▶ **Task**
Quote, without change, all of the lines that follow.
>>>>>
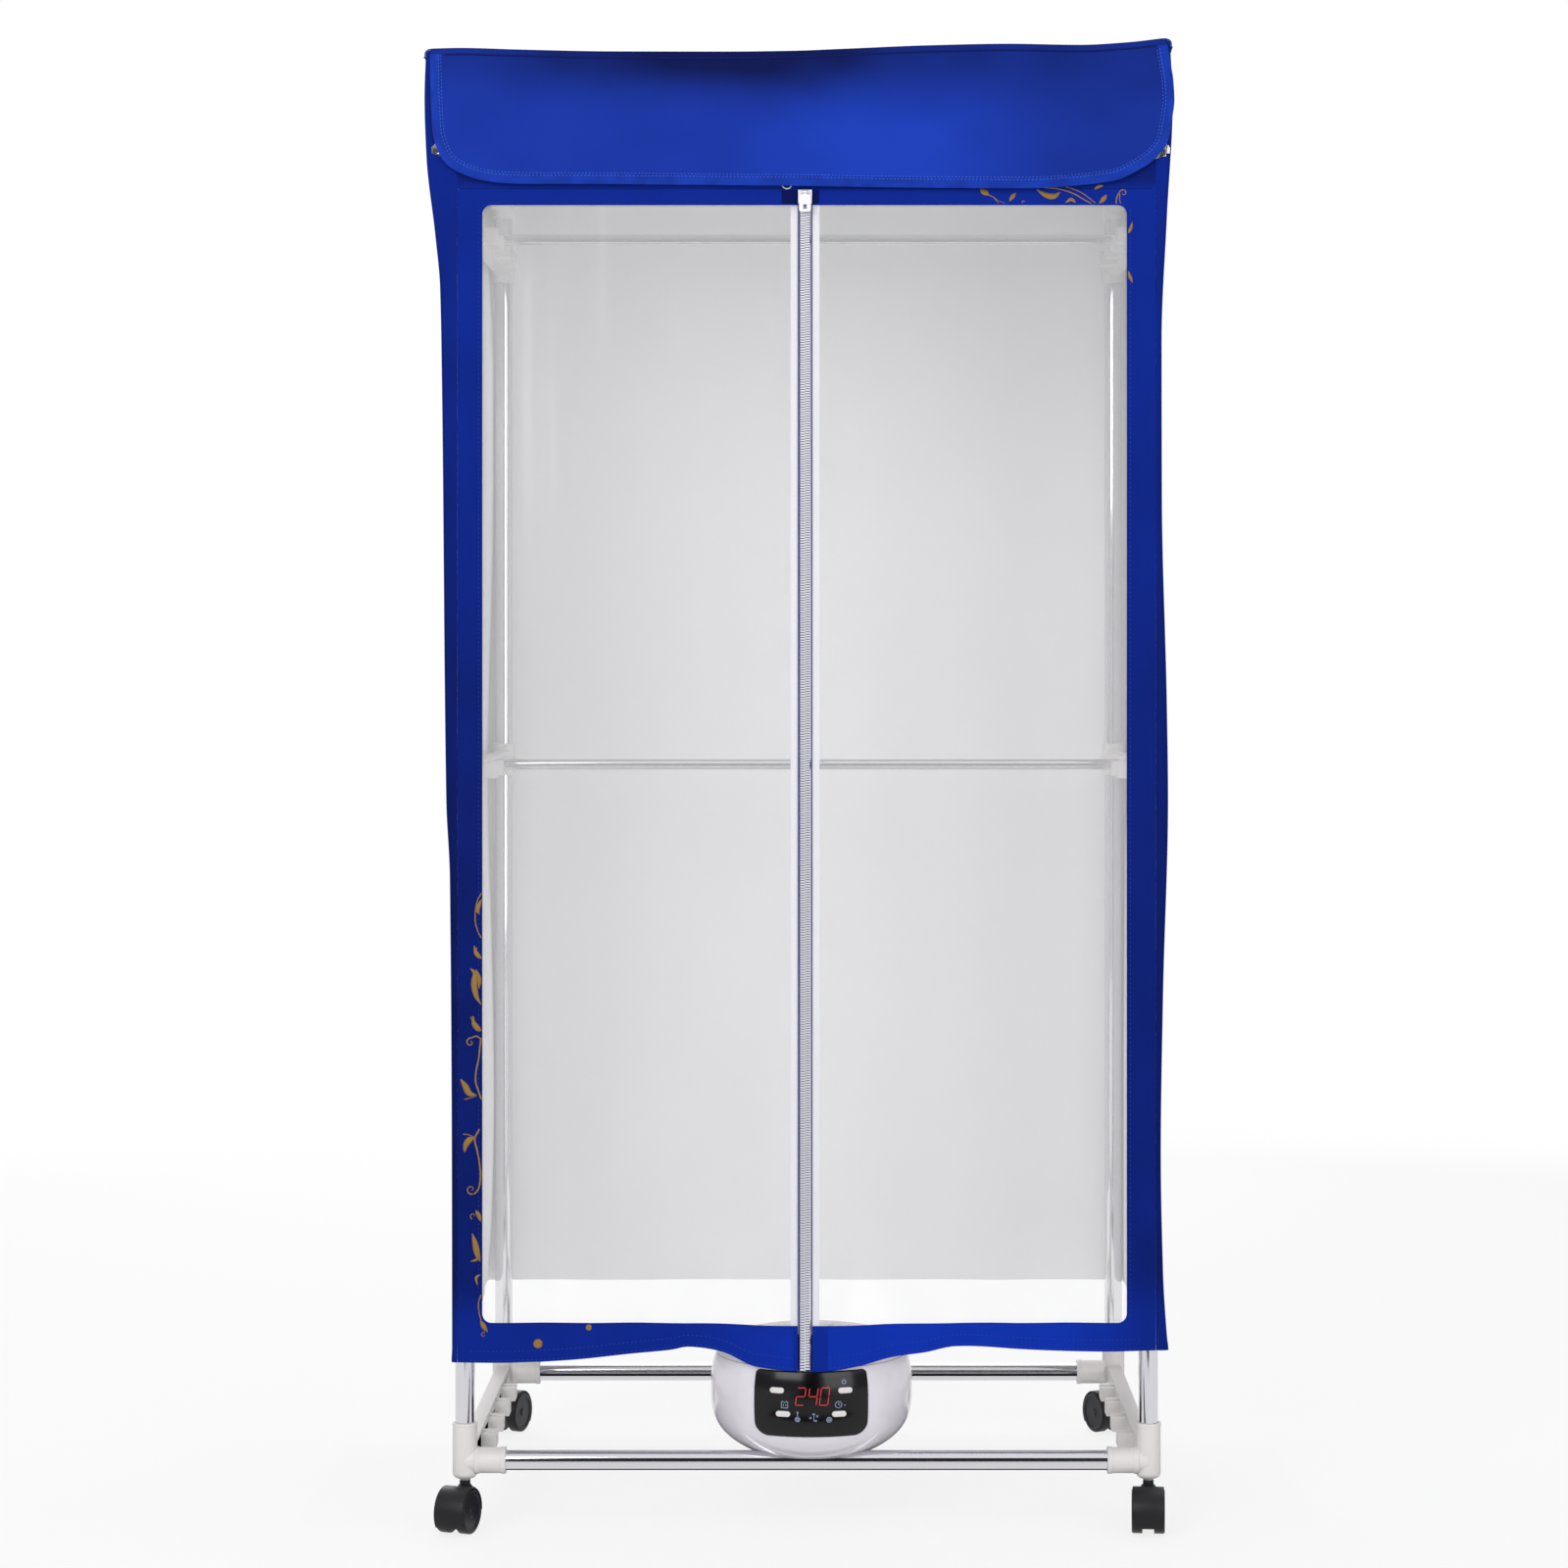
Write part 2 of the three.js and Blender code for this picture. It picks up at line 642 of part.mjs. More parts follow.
const postFoot = tubeLevel - sleeveDown + sleeveFloor + fitGap;
for (const { name, side, depth } of corners) {
  const at = [side * halfSpacing, depth * halfDepth, 0];
  place(`connector_${name}`, connector(side, depth), whitePlastic, [at[0], at[1], tubeLevel]);
  place(`post_${name}`, tube(tubeRadius, tubeRadius - tubeWall, [postFoot, postTop], "z"), chrome, at);
  place(`bracket_${name}`, topBracket(depth), whitePlastic, at);
}

const rails = [
  { name: "base_rail", level: tubeLevel },
  { name: "middle_rail", level: lowerRodLevel - rodRise },
  { name: "upper_rail", level: upperRodLevel - rodRise },
];
for (const { name, level } of rails) {
  place(`${name}_left`, sideRail(-1, level), whitePlastic, [-halfSpacing, 0, level]);
  place(`${name}_right`, sideRail(1, level), whitePlastic, [halfSpacing, 0, level]);
}

const baseTubeHalf = halfSpacing - armLength + armSocket - fitGap;
const baseTube = tube(tubeRadius, tubeRadius - tubeWall, [-baseTubeHalf, baseTubeHalf], "x");
place("base_tube_front", baseTube, chrome, [0, -halfDepth, tubeLevel]);
place("base_tube_rear", baseTube, chrome, [0, halfDepth, tubeLevel]);

const rodY = (rodTooth - (toothCount - 1) / 2) * toothPitch;
const hangingRod = rod(rodRadius, [-hangingRodLength / 2, hangingRodLength / 2], "x", smallSides);
place("hanging_rod_upper", hangingRod, chrome, [0, rodY, upperRodLevel]);
place("hanging_rod_lower", hangingRod, chrome, [0, rodY, lowerRodLevel]);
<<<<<
▶ **Solution to this exercise**
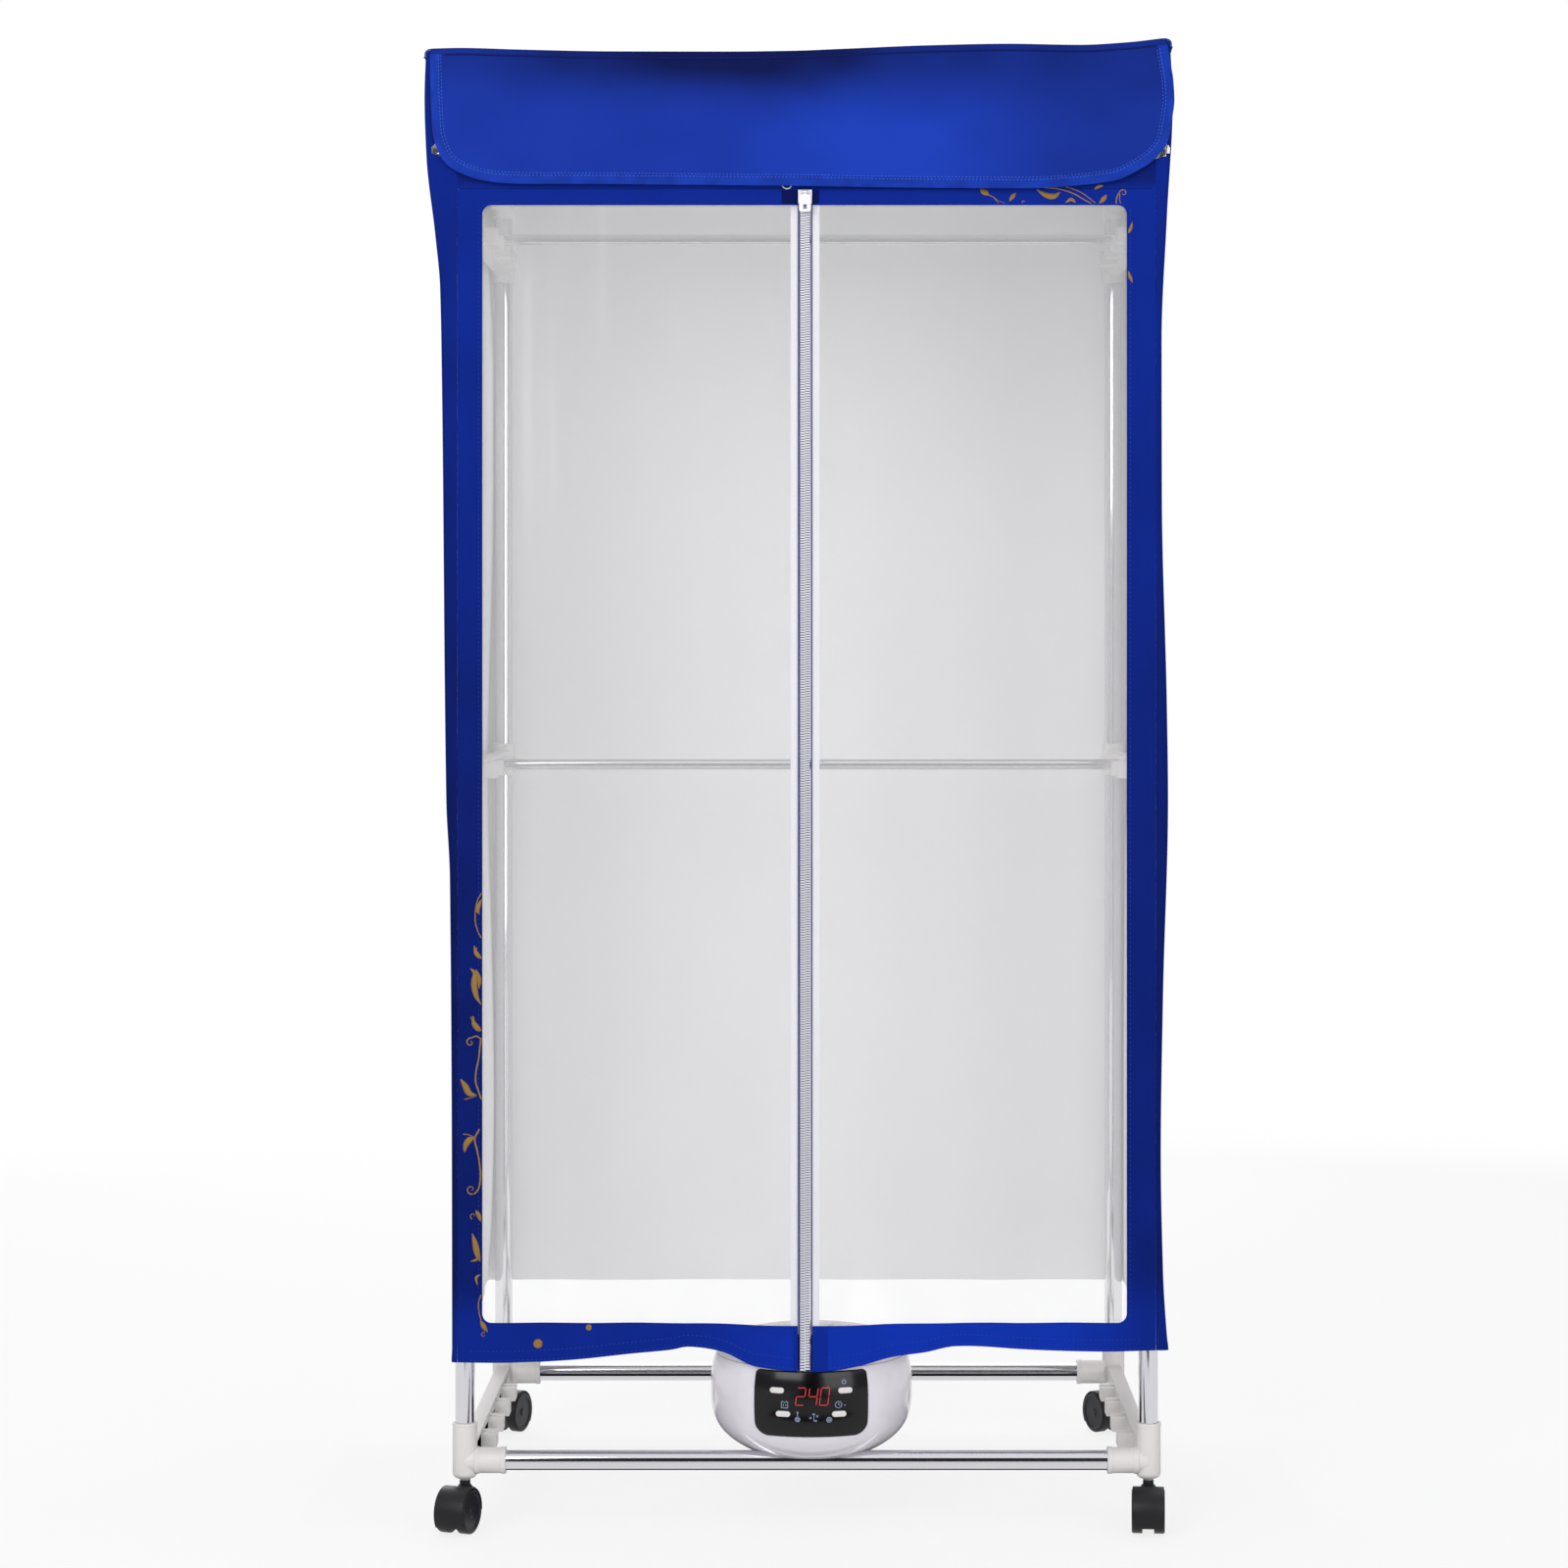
Write part 2 of the three.js and Blender code for this picture. It picks up at line 642 of part.mjs. More parts follow.
const postFoot = tubeLevel - sleeveDown + sleeveFloor + fitGap;
for (const { name, side, depth } of corners) {
  const at = [side * halfSpacing, depth * halfDepth, 0];
  place(`connector_${name}`, connector(side, depth), whitePlastic, [at[0], at[1], tubeLevel]);
  place(`post_${name}`, tube(tubeRadius, tubeRadius - tubeWall, [postFoot, postTop], "z"), chrome, at);
  place(`bracket_${name}`, topBracket(depth), whitePlastic, at);
}

const rails = [
  { name: "base_rail", level: tubeLevel },
  { name: "middle_rail", level: lowerRodLevel - rodRise },
  { name: "upper_rail", level: upperRodLevel - rodRise },
];
for (const { name, level } of rails) {
  place(`${name}_left`, sideRail(-1, level), whitePlastic, [-halfSpacing, 0, level]);
  place(`${name}_right`, sideRail(1, level), whitePlastic, [halfSpacing, 0, level]);
}

const baseTubeHalf = halfSpacing - armLength + armSocket - fitGap;
const baseTube = tube(tubeRadius, tubeRadius - tubeWall, [-baseTubeHalf, baseTubeHalf], "x");
place("base_tube_front", baseTube, chrome, [0, -halfDepth, tubeLevel]);
place("base_tube_rear", baseTube, chrome, [0, halfDepth, tubeLevel]);

const rodY = (rodTooth - (toothCount - 1) / 2) * toothPitch;
const hangingRod = rod(rodRadius, [-hangingRodLength / 2, hangingRodLength / 2], "x", smallSides);
place("hanging_rod_upper", hangingRod, chrome, [0, rodY, upperRodLevel]);
place("hanging_rod_lower", hangingRod, chrome, [0, rodY, lowerRodLevel]);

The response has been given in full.